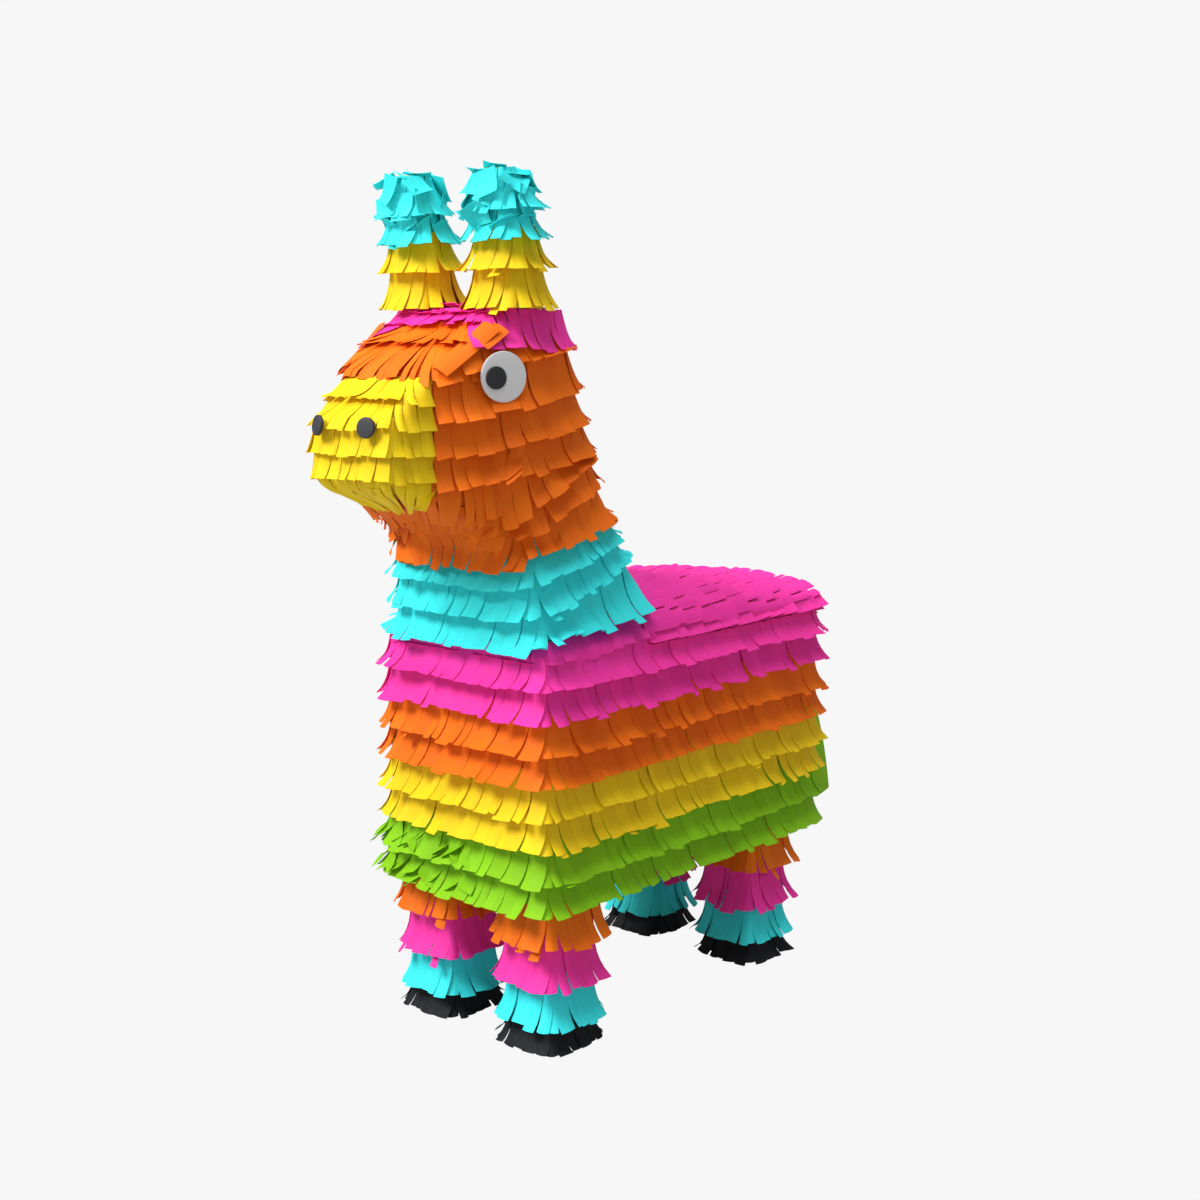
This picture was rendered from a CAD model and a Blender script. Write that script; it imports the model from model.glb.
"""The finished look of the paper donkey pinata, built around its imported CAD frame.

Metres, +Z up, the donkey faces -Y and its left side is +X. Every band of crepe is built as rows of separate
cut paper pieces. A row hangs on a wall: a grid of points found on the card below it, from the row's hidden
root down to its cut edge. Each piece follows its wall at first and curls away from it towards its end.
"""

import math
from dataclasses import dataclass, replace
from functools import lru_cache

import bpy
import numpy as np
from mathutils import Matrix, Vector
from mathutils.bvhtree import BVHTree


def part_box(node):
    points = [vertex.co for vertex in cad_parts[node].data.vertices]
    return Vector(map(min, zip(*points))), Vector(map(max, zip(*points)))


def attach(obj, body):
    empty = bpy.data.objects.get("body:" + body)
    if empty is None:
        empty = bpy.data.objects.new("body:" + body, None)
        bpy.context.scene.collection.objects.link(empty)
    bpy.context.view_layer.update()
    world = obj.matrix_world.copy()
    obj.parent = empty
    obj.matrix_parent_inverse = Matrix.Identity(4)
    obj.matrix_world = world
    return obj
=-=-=
*Task*:
Please repeat word for word the lines above that run from the beginning through the line containing "imported CAD frame.", keeping both the first and that last line.

*Completed exercise*:
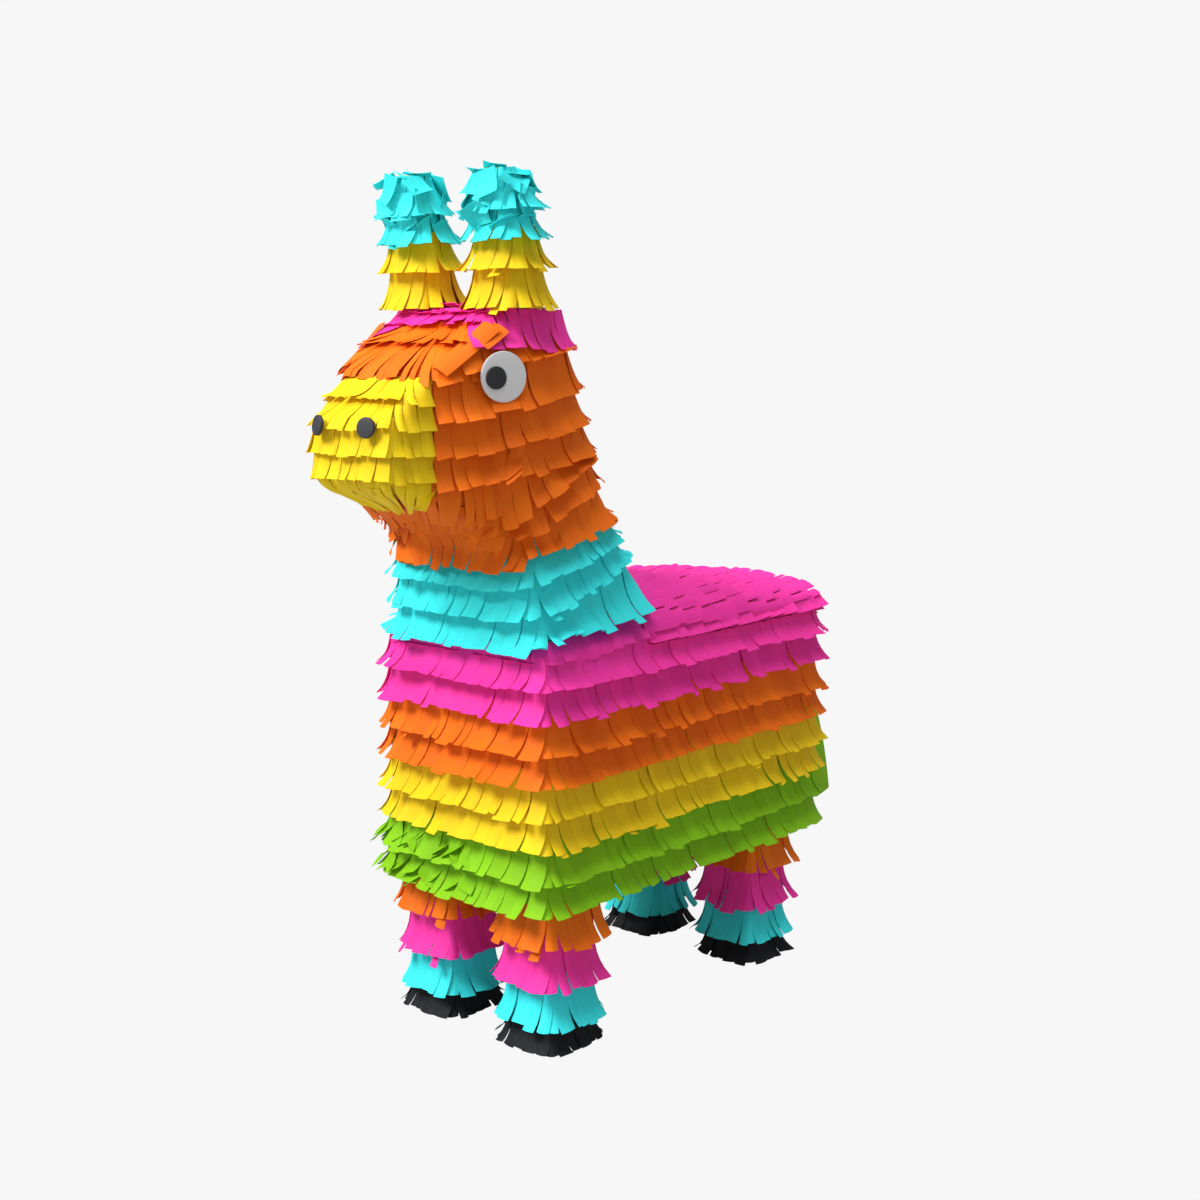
This picture was rendered from a CAD model and a Blender script. Write that script; it imports the model from model.glb.
"""The finished look of the paper donkey pinata, built around its imported CAD frame.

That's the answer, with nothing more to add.